Get UTF-8 string from array of bytes in Node.JS
- Date: 26 Oct 2011
- Category: development/node.js
- Tagged with: utf8, decode, string, and javascript
While I was working on js-yaml - JavaScript port of PyYAML (by the time of writing this post, js-yaml is still in WIP stage), I found that I need something to convert stream of bytes into a string. So this is a quick and simple example of how to get an UTF8 string from the stream of bytes.

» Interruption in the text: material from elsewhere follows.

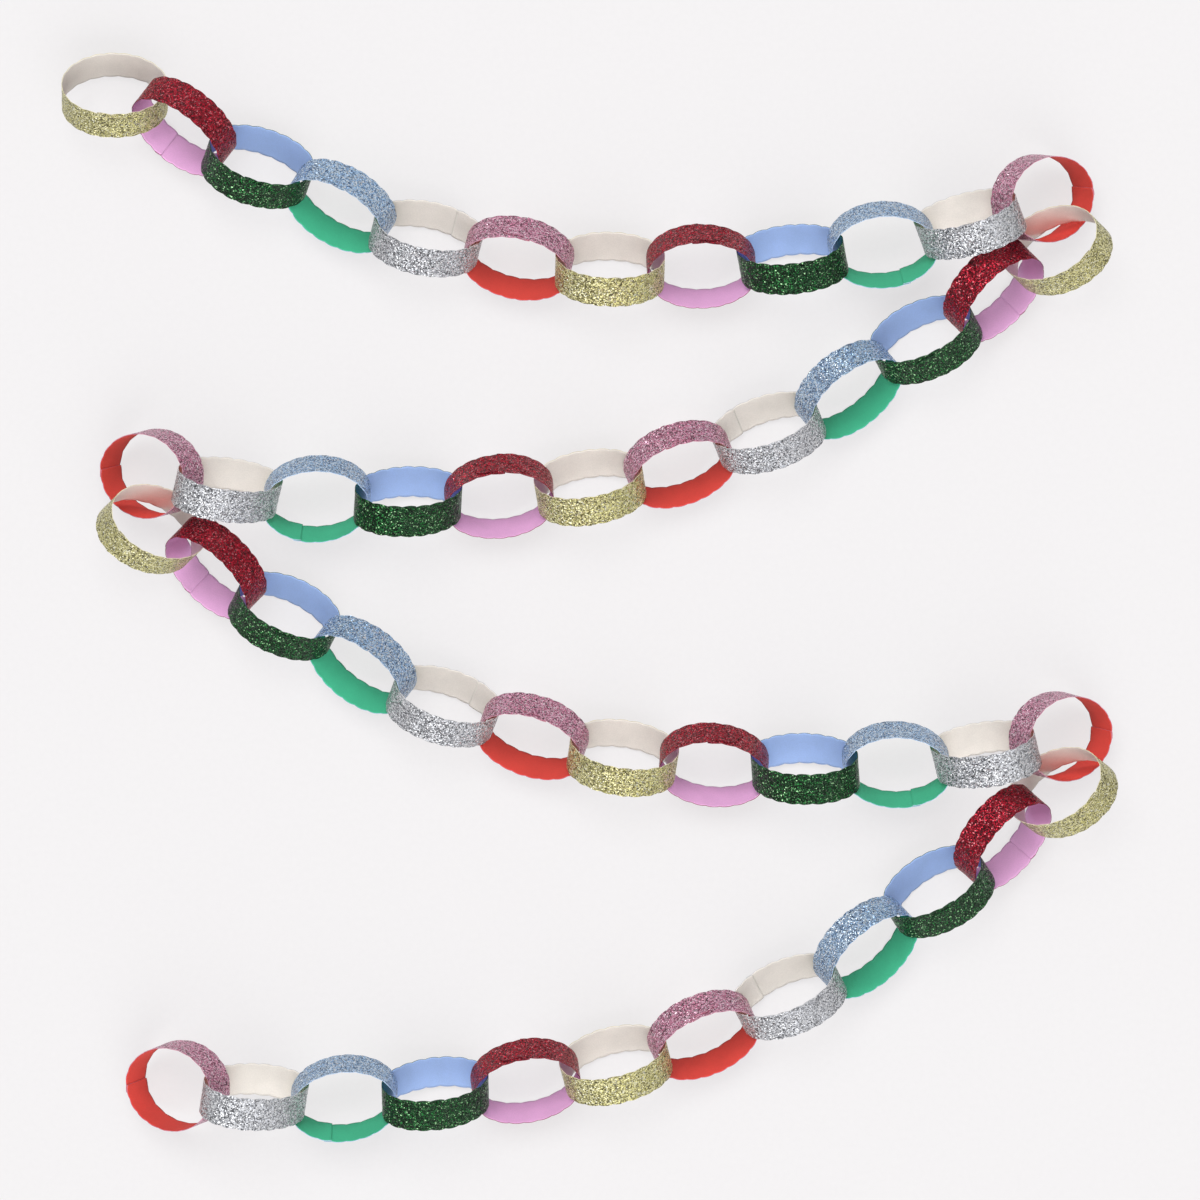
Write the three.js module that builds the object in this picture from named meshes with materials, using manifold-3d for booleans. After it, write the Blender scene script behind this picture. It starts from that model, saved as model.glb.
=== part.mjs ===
// Paper chain garland: one continuous chain of 48 interlocked links, laid out flat in four rows.
// Every link is one strip of double-sided card with scalloped long edges. The strip is closed into
// an oval ring: its rounded tab is lapped over the outside of its straight end and glued there.
//
// Millimetres. +Z is up and Z = 0 is the surface the garland lies on. The origin is at the middle
// of the footprint. The rows run along X, and +Y points from the last row to the first.

import * as THREE from 'three';
import Module from 'manifold-3d';

const wasm = await Module();
wasm.setup();
const { Manifold, Mesh } = wasm;

// ---- the strip ---------------------------------------------------------------------------------

const STRIP_LENGTH = 200;
const STRIP_WIDTH = 22;
const CARD = 0.4;
const LAP = 20;
const GIRTH = STRIP_LENGTH - LAP;

const SCALLOPS = 20;
const SCALLOP_PITCH = GIRTH / SCALLOPS;
const SCALLOP_DEPTH = 0.8;
const SCALLOP_RADIUS = SCALLOP_PITCH ** 2 / (8 * SCALLOP_DEPTH) + SCALLOP_DEPTH / 2;

const TAB_RADIUS = 8;
const GLUE_BITE = 0.15;
const CUT = 0.1;
const WELD = 0.01;

// ---- the cards, in the order they repeat along the chain -----------------------------------------

const CARDS = [
  { name: 'gold', color: 0xc9c385, roughness: 0.45, metalness: 0.35 },
  { name: 'red', color: 0x8c1420, roughness: 0.4, metalness: 0.35 },
  { name: 'green', color: 0x174a26, roughness: 0.4, metalness: 0.35 },
  { name: 'blue', color: 0x8faccb, roughness: 0.45, metalness: 0.35 },
  { name: 'silver', color: 0xb4b6ba, roughness: 0.4, metalness: 0.45 },
  { name: 'pink', color: 0xb97f94, roughness: 0.45, metalness: 0.35 },
];

// ---- how the links lie ---------------------------------------------------------------------------

// One row of twelve links. x, y: the middle of the link, measured from the row's first link.
// heading: the way the chain runs there. lean: how far the ring is tipped over, + towards +Y.
// turn: how far the long axis is turned within the ring. oval: 0 is round. lift: clear of the
// surface, resting on its neighbours. seam: where the straight end of the strip is, measured round
// from the long axis. wind: which way the tab goes on from there. Millimetres and degrees.
const ROW = [
  { x: 0, y: 0, heading: -2, lean: 39, turn: 1, oval: 0.13, lift: 4.5, seam: 249, wind: 1 },
  { x: 42.5, y: -19, heading: -36, lean: -55, turn: -8, oval: 0.14, lift: 1.5, seam: 274, wind: -1 },
  { x: 88, y: -44, heading: -22, lean: 46, turn: 9, oval: 0.17, lift: 0, seam: 253, wind: 1 },
  { x: 139, y: -68, heading: -31, lean: -46, turn: 0, oval: 0.17, lift: 1, seam: 95, wind: 1 },
  { x: 191.5, y: -88, heading: -15, lean: 50, turn: 9, oval: 0.19, lift: 1.5, seam: 54, wind: -1 },
  { x: 248, y: -100, heading: -13, lean: -40, turn: 1, oval: 0.17, lift: 0.5, seam: 79, wind: 1 },
  { x: 304.5, y: -107, heading: -2, lean: 52, turn: 1, oval: 0.17, lift: 1, seam: 284, wind: -1 },
  { x: 361, y: -105, heading: 3, lean: -34, turn: -3, oval: 0.17, lift: 2, seam: 103, wind: -1 },
  { x: 417, y: -101, heading: 11, lean: 59, turn: -18, oval: 0.17, lift: 2.5, seam: 273, wind: 1 },
  { x: 472.5, y: -92, heading: 12, lean: -28, turn: -10, oval: 0.15, lift: 10.5, seam: 294, wind: 1 },
  { x: 526, y: -79.5, heading: 21, lean: 66, turn: -26, oval: 0.17, lift: 9.5, seam: 291, wind: -1 },
  { x: 571, y: -63.5, heading: 82, lean: -35, turn: -73, oval: 0.09, lift: 0, seam: 4, wind: -1 },
];

// A later row starts in the last link of the row before, which holds its first link another way.
const ROW_START = { x: 1, y: 0, heading: -41, lean: 40, turn: 40, oval: 0.14, lift: 7.5, seam: 210, wind: 1 };

// The four rows: the second and fourth are mirror images. x, y: where the row is measured from.
const ROWS = [
  { side: 1, turn: 0, x: 0, y: 0 },
  { side: -1, turn: 7.5, x: 580.5, y: -95.5 },
  { side: 1, turn: -6.5, x: 22, y: -267 },
  { side: -1, turn: 12, x: 584, y: -429 },
];

const degrees = THREE.MathUtils.degToRad;

// ---- the oval ring -------------------------------------------------------------------------------

// A point beside the oval, `along` millimetres round it from `start` degrees and `offset` outwards.
function besideOval(oval, start, along, offset) {
  const mean = GIRTH / (2 * Math.PI * (1 + oval ** 2 / 4));
  const round = degrees(start) + (2 * Math.PI * along) / GIRTH;
  const angle = round + (oval / 2) * Math.sin(2 * round);
  const long = mean * (1 + oval);
  const short = mean * (1 - oval);
  const normal = new THREE.Vector2(short * Math.cos(angle), long * Math.sin(angle)).normalize();
  return new THREE.Vector2(long * Math.cos(angle), short * Math.sin(angle)).addScaledVector(normal, offset);
}

// Half the width of the strip: a row of shallow round scallops, with a valley at each pitch.
function scalloped(along) {
  const fromTip = THREE.MathUtils.euclideanModulo(along, SCALLOP_PITCH) - SCALLOP_PITCH / 2;
  return STRIP_WIDTH / 2 - SCALLOP_RADIUS + Math.sqrt(SCALLOP_RADIUS ** 2 - fromTip ** 2);
}

// Half the width of the tab: straight sides and a half-round end.
function tabbed(along) {
  const intoRound = Math.max(0, along - (LAP - TAB_RADIUS));
  return Math.sqrt(TAB_RADIUS ** 2 - intoRound ** 2);
}

// The strip climbs one card thickness on its way round, from beside the lap to on top of it.
function climb(along) {
  return CARD * THREE.MathUtils.clamp((along - LAP) / (GIRTH - LAP), 0, 1);
}

// A closed band swept through a list of sections, each { along, half, inner, outer }.
function band(oval, start, sections) {
  const corners = [];
  for (const { along, half, inner, outer } of sections) {
    const inside = besideOval(oval, start, along, inner);
    const outside = besideOval(oval, start, along, outer);
    corners.push(inside.x, inside.y, -half, outside.x, outside.y, -half);
    corners.push(outside.x, outside.y, half, inside.x, inside.y, half);
  }
  const faces = [0, 1, 2, 0, 2, 3];
  for (let section = 0; section < sections.length - 1; section += 1) {
    for (let corner = 0; corner < 4; corner += 1) {
      const here = 4 * section + corner;
      const beside = 4 * section + ((corner + 1) % 4);
      faces.push(here, here + 4, beside + 4, here, beside + 4, beside);
    }
  }
  const last = 4 * (sections.length - 1);
  faces.push(last, last + 2, last + 1, last, last + 3, last + 2);
  return new Manifold(new Mesh({
    numProp: 3,
    vertProperties: Float32Array.from(corners),
    triVerts: Uint32Array.from(faces),
  }));
}

// The plain run of the strip, from its straight end to half a scallop short of a full turn.
function runSections() {
  const sections = [];
  for (let along = 0; along <= GIRTH - SCALLOP_PITCH / 2; along += SCALLOP_PITCH / 2) {
    const middle = climb(along);
    sections.push({ along, half: scalloped(along), inner: middle - CARD / 2, outer: middle + CARD / 2 });
  }
  return sections;
}

// The lapped end: the last scallop, the shoulders and the tab, glued on over the straight end.
function lapSections() {
  const sections = [];
  const join = GIRTH - SCALLOP_PITCH / 2;
  const middle = climb(join);
  sections.push({ along: join, half: scalloped(join), inner: middle - CARD / 2, outer: middle + CARD / 2 });
  const glued = { inner: CARD / 2 - GLUE_BITE, outer: CARD * 1.5 };
  for (const along of [0, SCALLOP_PITCH / 2]) {
    sections.push({ along: GIRTH + along, half: scalloped(along) - CUT, ...glued });
  }
  for (const along of [SCALLOP_PITCH / 2 + CUT, 9, 13.5, 18, 19.6]) {
    sections.push({ along: GIRTH + along, half: tabbed(along), ...glued });
  }
  return sections;
}

// One closed link about its own middle. `wind` and `side` of -1 give its mirror images.
function ring({ oval, seam, wind }, side) {
  const start = wind * seam;
  let solid = band(oval, start, runSections()).add(band(oval, start, lapSections()));
  if (wind < 0) {
    solid = solid.mirror([0, 1, 0]);
  }
  if (side < 0) {
    solid = solid.mirror([1, 0, 0]);
  }
  return solid.simplify(WELD);
}

function geometryOf(solid) {
  const mesh = solid.getMesh();
  const geometry = new THREE.BufferGeometry();
  geometry.setAttribute('position', new THREE.BufferAttribute(Float32Array.from(mesh.vertProperties), 3));
  geometry.setIndex(new THREE.BufferAttribute(Uint32Array.from(mesh.triVerts), 1));
  geometry.computeVertexNormals();
  return geometry;
}

// ---- the garland ---------------------------------------------------------------------------------

// A link in its place along the row, tipped and turned, with its lowest point at its lift.
function placedLink(link, card, number, side) {
  const material = new THREE.MeshStandardMaterial({
    color: card.color,
    roughness: card.roughness,
    metalness: card.metalness,
    name: `glitter_${card.name}`,
  });
  const mesh = new THREE.Mesh(geometryOf(ring(link, side)), material);
  mesh.name = `link_${String(number).padStart(2, '0')}_${card.name}`;
  mesh.rotation.z = side * degrees(link.turn);

  const tipped = new THREE.Group();
  tipped.rotation.x = -degrees(link.lean);
  tipped.add(mesh);

  const placed = new THREE.Group();
  placed.rotation.z = side * degrees(link.heading);
  placed.add(tipped);
  placed.position.z = link.lift - new THREE.Box3().setFromObject(placed, true).min.z;
  placed.position.x = side * link.x;
  placed.position.y = link.y;
  return placed;
}

const garland = new THREE.Group();
garland.name = 'paper_chain_garland';

ROWS.forEach((row, rowIndex) => {
  const group = new THREE.Group();
  group.name = `row_${rowIndex + 1}`;
  const links = rowIndex === 0 ? ROW : [ROW_START, ...ROW.slice(1)];
  links.forEach((link, index) => {
    const number = rowIndex * ROW.length + index + 1;
    group.add(placedLink(link, CARDS[index % CARDS.length], number, row.side));
  });
  group.rotation.z = degrees(row.turn);
  group.position.set(row.x, row.y, 0);
  garland.add(group);
});

const middle = new THREE.Box3().setFromObject(garland, true).getCenter(new THREE.Vector3());
garland.position.set(-middle.x, -middle.y, 0);

export default garland;
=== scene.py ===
"""The looks of the paper chain garland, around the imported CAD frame. Metres, +Z up."""

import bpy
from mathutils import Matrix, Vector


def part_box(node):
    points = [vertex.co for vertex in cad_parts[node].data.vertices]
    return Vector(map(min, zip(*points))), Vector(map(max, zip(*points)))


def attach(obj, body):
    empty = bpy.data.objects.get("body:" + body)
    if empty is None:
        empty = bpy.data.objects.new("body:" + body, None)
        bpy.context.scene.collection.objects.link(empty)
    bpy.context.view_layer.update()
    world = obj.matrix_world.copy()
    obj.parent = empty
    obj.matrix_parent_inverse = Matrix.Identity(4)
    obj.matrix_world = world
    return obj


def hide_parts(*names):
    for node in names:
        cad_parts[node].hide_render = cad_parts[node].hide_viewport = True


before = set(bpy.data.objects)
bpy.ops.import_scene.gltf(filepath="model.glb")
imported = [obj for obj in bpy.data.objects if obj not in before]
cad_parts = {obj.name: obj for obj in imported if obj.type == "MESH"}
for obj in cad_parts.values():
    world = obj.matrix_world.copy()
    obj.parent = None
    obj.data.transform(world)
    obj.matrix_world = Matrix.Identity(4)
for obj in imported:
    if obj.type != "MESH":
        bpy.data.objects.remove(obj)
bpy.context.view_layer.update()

import math
from collections import namedtuple

import bpy
import numpy as np
from mathutils import Matrix

# ---- the strip, as the CAD has it, in millimetres ------------------------------------------------

STRIP_LENGTH = 200.0
STRIP_WIDTH = 22.0
CARD = 0.4
LAP = 20.0
GIRTH = STRIP_LENGTH - LAP
SCALLOP_PITCH = GIRTH / 20
SCALLOP_DEPTH = 0.8
SCALLOP_RADIUS = SCALLOP_PITCH ** 2 / (8 * SCALLOP_DEPTH) + SCALLOP_DEPTH / 2
TAB_RADIUS = 8.0
SHOULDER = SCALLOP_PITCH / 2
CUT = 0.1

# ---- the finer shape that only shows here, in millimetres ----------------------------------------

STEPS_PER_SCALLOP = 8
STEPS_ACROSS = 16
TAB_STEPS = 11
ROUND_END_LENGTH = 3
ROUND_END_DEGREES = [48, 56, 64, 72, 79, 84.5]

LAP_CLEARANCE = 0.03    # the tab stands this much further out than in the CAD
EMBOSS = 0.16           # how deep the tab's outline is pressed through the straight end
EMBOSS_EDGE = 0.9       # how wide the slope round that outline is
END_LIFT = 0.3          # how far the corners of the straight end curl inwards
END_LIFT_REACH = 5      # how quickly that curl dies away along the strip
EDGE_FLARE = 0.12       # how far the long edges flare outwards
FLARE_BALANCE = 0.3     # lowers the middle of the strip, so that it flares both ways
WAVES = 3, 0.07         # a strip closed by hand: bulges in a turn, and their height
RIPPLES = 7, 0.04
WAVE_SKEW = 0.5         # how much stronger the bulges are at one edge than in the middle
GRAIN = 0.11            # height of the glitter's grain
GRAIN_SHIFT = 0.2       # how far the grain is scattered along and across the strip
BARE_END = 0.5          # the cut ends, and the outermost line of each edge, have no grain
BARE_EDGE = 0.99

# ---- how the links lie, as in the CAD ------------------------------------------------------------

CARDS = ("gold", "red", "green", "blue", "silver", "pink")

Link = namedtuple("Link", "heading lean turn oval seam wind")
ROW = [
    Link(-2, 39, 1, 0.13, 249, 1),
    Link(-36, -55, -8, 0.14, 274, -1),
    Link(-22, 46, 9, 0.17, 253, 1),
    Link(-31, -46, 0, 0.17, 95, 1),
    Link(-15, 50, 9, 0.19, 54, -1),
    Link(-13, -40, 1, 0.17, 79, 1),
    Link(-2, 52, 1, 0.17, 284, -1),
    Link(3, -34, -3, 0.17, 103, -1),
    Link(11, 59, -18, 0.17, 273, 1),
    Link(12, -28, -10, 0.15, 294, 1),
    Link(21, 66, -26, 0.17, 291, -1),
    Link(82, -35, -73, 0.09, 4, -1),
]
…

Lets start with problem definition: “We need to get string from its
representation in bytes”. In python it would be something akin
to this (assuming codes
is a list of integers):
bytes(codes).decode('utf-8')
Now lets encode and then decode a Russian word, that describes my feeling about
using JavaScript on the server: какашка
. We can get array of UTF8 bytes
representation of a string with following snippet:
function getBytes(str) {
var bytes = [], char;
str = encodeURI(str);
while (str.length) {
char = str.slice(0, 1);
str = str.slice(1);
if ('%' !== char) {
bytes.push(char.charCodeAt(0));
} else {
char = str.slice(0, 2);
str = str.slice(2);
bytes.push(parseInt(char, 16));
}
}
return bytes;
};
The function above returns an array of integers, so for example, it will return
[90]
for 'Z'
, or [208, 175]
for 'Я'
or [90, 208, 175]
for 'ZЯ'
. Now
lets get bytes array for our “magic word”…
var bytes = getBytes('какашка');
// -> [ 208, 186, 208, 176, 208, 186, 208, 176, 209, 136, 208, 186, 208, 176 ]
And now! Ladies and Gentlemen! *drum roll* Here is our snippet to get string representation back:
var buff = new Buffer(bytes);
console.log(buff.toString('utf8'));
// -> какашка